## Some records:
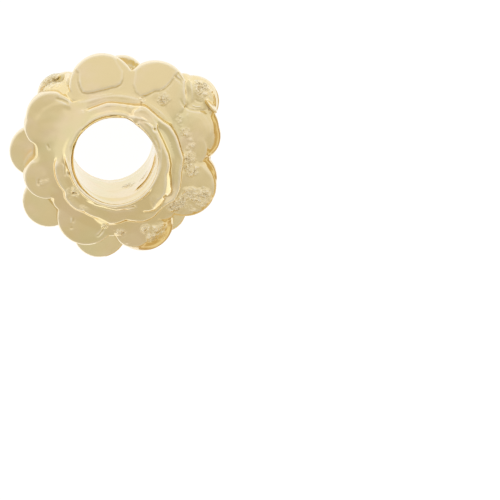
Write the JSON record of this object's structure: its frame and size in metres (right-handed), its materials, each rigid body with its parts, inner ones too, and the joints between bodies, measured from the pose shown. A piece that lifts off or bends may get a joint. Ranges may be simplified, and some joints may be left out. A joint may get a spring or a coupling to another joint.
{
  "type": "flower spacer bead",
  "caption": "Cast gold-tone metal spacer bead: staggered front and back rows of rounded petals round a wide straight bore, with a wavy collar at each end.",
  "frame": {"origin": "centre of the bore, halfway between the faces of the two collars", "axes": "+Z along the bore, out of the face that the picture shows; +X and +Y to the right and up in the picture"},
  "size_m": [0.0116, 0.0116, 0.006],
  "materials": {
    "gold_tone_metal": "polished cast metal with a pale gold tone, grainy in the recesses"
  },
  "bodies": {
    "root": {"flower_bead": "gold_tone_metal"}
  },
  "joints": []
}
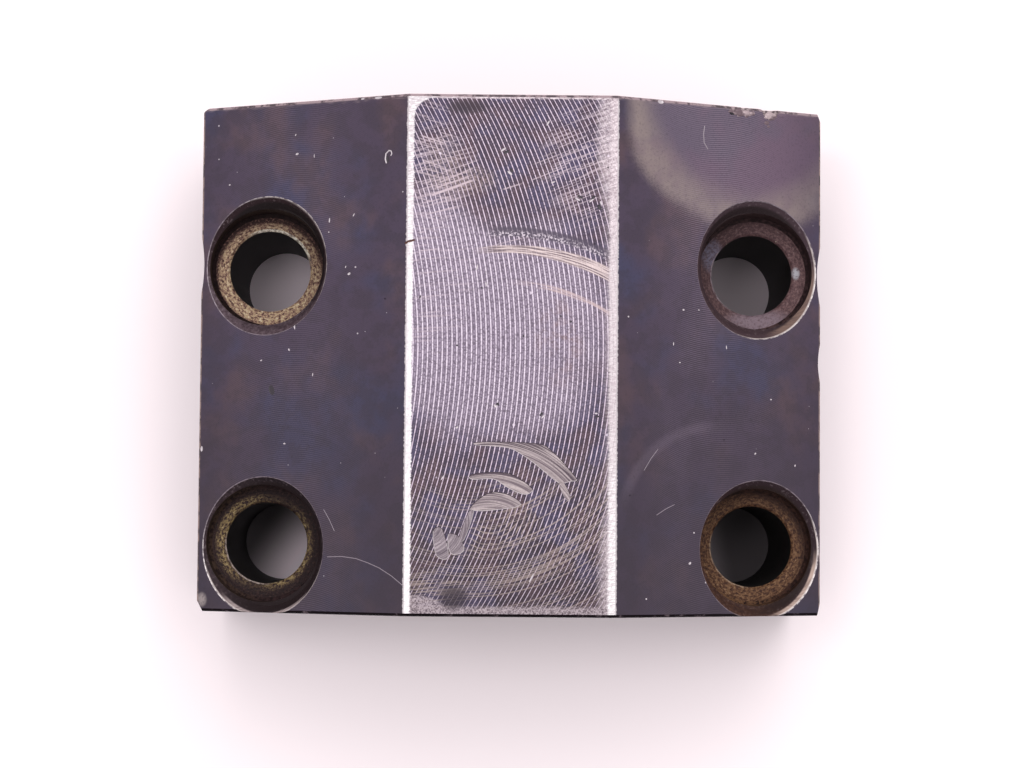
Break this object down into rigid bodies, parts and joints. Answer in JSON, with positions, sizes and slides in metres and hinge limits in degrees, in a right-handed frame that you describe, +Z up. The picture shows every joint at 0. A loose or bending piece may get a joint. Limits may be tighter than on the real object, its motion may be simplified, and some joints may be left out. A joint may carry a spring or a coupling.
{
  "type": "boring bar holder block",
  "caption": "Steel boring bar holder block: flat ridge between sloping shoulders, horizontal bar bore, counterbored bolt holes and side set screws.",
  "frame": {"origin": "centre of the base face, half way across and along the block", "axes": "+X across the block, +Y along the bar bore towards the back, +Z up from the base"},
  "size_m": [0.107, 0.0868, 0.058],
  "materials": {
    "black_oxide_steel": "milled and blackened, with a bare, scuffed flat top and worn edges",
    "screw_steel": "blackened, slightly oily"
  },
  "bodies": {
    "block": {"block": "black_oxide_steel"},
    "set_screw_front": {"set_screw_front": "screw_steel"},
    "set_screw_middle": {"set_screw_middle": "screw_steel"},
    "set_screw_rear": {"set_screw_rear": "screw_steel"}
  },
  "joints": [
    {"name": "set_screw_front_travel", "type": "slide", "parent": "block", "child": "set_screw_front", "axis": [-1, 0, 0], "range_m": [-0.003, 0.0075]},
    {"name": "set_screw_middle_travel", "type": "slide", "parent": "block", "child": "set_screw_middle", "axis": [-1, 0, 0], "range_m": [-0.003, 0.0075]},
    {"name": "set_screw_rear_travel", "type": "slide", "parent": "block", "child": "set_screw_rear", "axis": [-1, 0, 0], "range_m": [-0.003, 0.0075]}
  ]
}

## Instruction:
Pull out and copy each line containing the string "picture".

## Response to the task:
  "frame": {"origin": "centre of the bore, halfway between the faces of the two collars", "axes": "+Z along the bore, out of the face that the picture shows; +X and +Y to the right and up in the picture"},
Break this object down into rigid bodies, parts and joints. Answer in JSON, with positions, sizes and slides in metres and hinge limits in degrees, in a right-handed frame that you describe, +Z up. The picture shows every joint at 0. A loose or bending piece may get a joint. Limits may be tighter than on the real object, its motion may be simplified, and some joints may be left out. A joint may carry a spring or a coupling.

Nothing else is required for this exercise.